At one time, they were going out with pin flags and writing on them with markers what different types of weeds were out in the country, putting their weed office phone number on the flags.

"We'd stick those over the fence on a landowner's property," Cook says. "That was the way we first started notifying people."

He says it was a simple system, but it worked.

Now, with the high-tech systems they have, they're trying to figure out how to move faster than the weeds. Using their GIS computer letter notification system has helped meet that need.

"We sent out our first letters last year," he says. "I guess we sent out about 2000 letters."

Herbicide sales at the local co-op jumped 47 percent that year.

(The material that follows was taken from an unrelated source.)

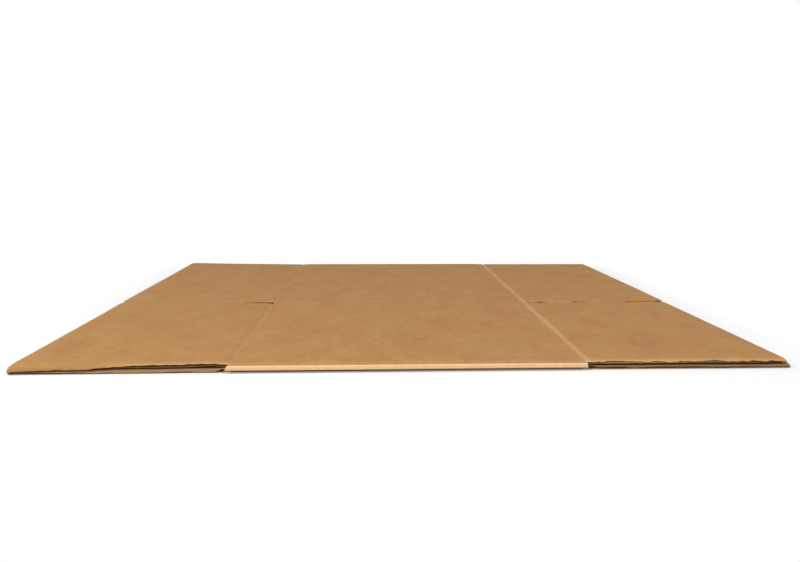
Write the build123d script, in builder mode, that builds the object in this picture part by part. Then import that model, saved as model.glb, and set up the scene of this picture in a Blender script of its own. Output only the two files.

"It went from $245,000 in 1997 to $360,000 in 1998," Cook says. "This year, they say they've even surpassed that."

During the winter, they hold classes to show people how to use herbicides safely and improve grazing practices. They hold a weed symposium in the spring.

"What has really worked for us is demonizing weeds to every group," Cook says, "because weeds affect everybody. We just have to figure out how weeds affect that group, then hammer on that."

"Anybody who owns land in Colorado," Cook says, "we're going to ask for their support and for them to become educated and not let the weeds spread."